The Limited Commission, in which Jesus told the disciples to shake the dust off their feet, is equivalent to the first part of Jesus’ parable. Jesus’ servants took the wedding feast invitation to those who were first invited, the Jewish people. Only after their initial rejection could the invitation be taken to the whole world. 

Paul wrote about this reality at length in the book of Romans. He said the Good News was for “the Jew first” (Romans 2:9-10). The nation of Israel collectively rejected the invitation Jesus offered; and “their rejection means the reconciliation of the world” (Romans 11:15). Because they rejected the invitation, and the dust of their cities was shaken from the feet of the apostles, the invitation could then be taken to the whole world.

Understanding the Application

As modern believers, we can be thankful for (and humbled by) the Limited Commission. We can be thankful the first-century Jewish world initially rejected the wedding feast invitation.
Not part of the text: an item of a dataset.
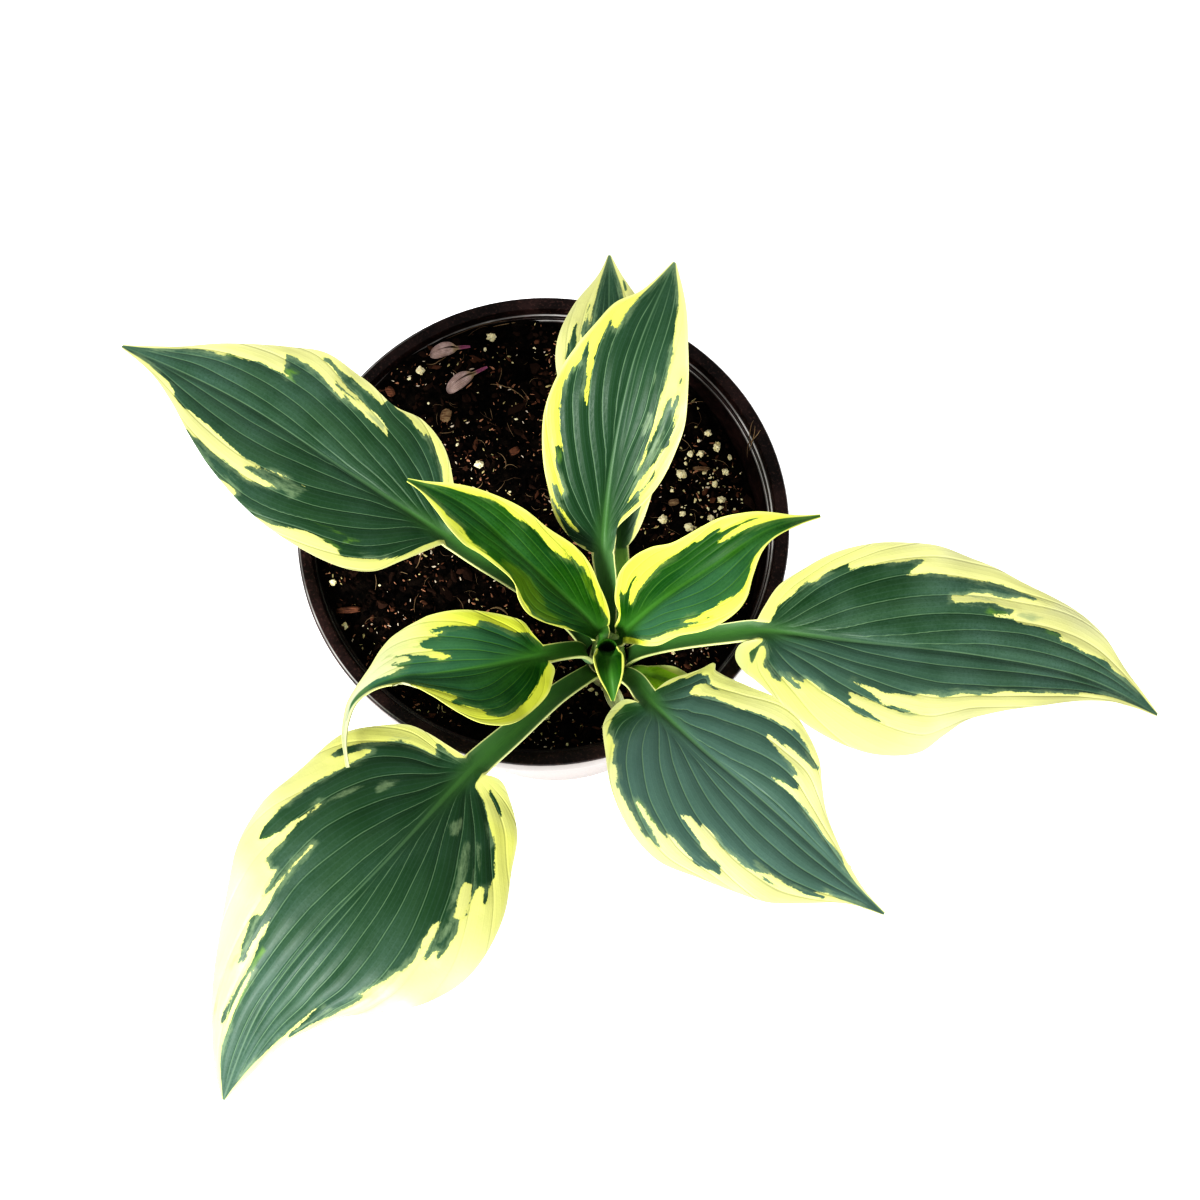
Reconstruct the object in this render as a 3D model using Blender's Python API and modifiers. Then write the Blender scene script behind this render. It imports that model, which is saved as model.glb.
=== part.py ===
"""Potted hosta: a variegated hosta with nine grown leaves in a round nursery pot.

The origin is the centre of the pot's flat base and +Z is up.  Dimensions below are in
millimetres; MM turns them into metres.  The front of the plant, where the two longest
leaves hang out, is -Y.
"""

import math
import random

import bmesh
import bpy
import numpy as np
from mathutils import Matrix, Vector
from mathutils.bvhtree import BVHTree

MM = 0.001
GAP = 0.35                 # clearance between neighbouring solids

# Pot
POT_HEIGHT = 160.0
RIM_RADIUS = 82.5
RIM_WIDTH = 5.0            # width of the flat top of the rim
LIP_HEIGHT = 14.0
BASE_RADIUS = 61.0
NECK_RADIUS = 77.6         # outside, just under the lip
WALL = 1.8
FLOOR = 2.0
LEDGE_STEP = 0.6           # each of the two stacking ledges inside
LEDGE_DROPS = (3.5, 6.5)   # how far they lie under the rim
POT_SIDES = 64
DRAIN_HOLES = 6
DRAIN_RADIUS = 4.5
DRAIN_CIRCLE = 48.0

# Soil: a tilted, slightly uneven surface
SOIL_LEVEL = 147.5
SOIL_RISE_BACK = 0.075     # slope towards +Y
SOIL_FALL_RIGHT = 0.115    # slope down towards +X
SOIL_SAG_RIGHT = 0.0008    # the right side sinks further
SOIL_RINGS = (2.0, 7.0, 9.0, 9.0, 9.0, 9.0, 9.0, 9.0)

# Shoot: the bundle of leaf bases in the middle of the plant
SHOOT_X = 21.5
SHOOT_Y = -46.5
SHOOT_TOP = 176.5
SHOOT_FOOT = 134.3
SHOOT_RADIUS = 6.5
POCKET_RADIUS = SHOOT_RADIUS + 0.4

# Leaves
BLADE_THICKNESS = 1.0
STALK_THICKNESS = 1.7
STALK_CHANNEL = 0.11       # depth of the stalk's groove, per mm squared off its middle
STALK_FOOT = 2.4           # half width where it leaves the shoot
BLADE_DROOP = 0.004        # how the halves of a blade bow down towards the edge
TIP_HALF_WIDTH = 0.5
BLADE_ROWS = 16
STALK_ROWS = 5
LEAF_COLUMNS = 8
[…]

Because of their rejection, space was made for all of us. Today, both Jews and Gentiles can accept the invitation to receive God’s kingdom and be “grafted” into Abraham’s family tree (Romans 11:11-24). In other words, the Limited Commission lead to the Great Commission.

Now that we are living in the era of the Great Commission, there is no instruction to shake the dust off of our feet. We are to “Go out to the highways and hedges and compel people to come in, that [God’s] house may be filled” (Luke 14:23). We are not to give up on whole families and whole towns, as the apostles were told to do in the Limited Commission. Now is the time to keep compelling, inviting, and pleading with people to come to the wedding feast.

Practically speaking, there may be a time when a particular person is not yet ready to accept the Gospel invitation. In such cases, it makes sense to try again later, try a different approach, or allow someone else to try. But there is a big difference between these approaches and shaking the dust off your feet. Shaking the dust off your feet is equivalent to condemning someone. This is why I don’t believe it is our place to shake the dust off our feet.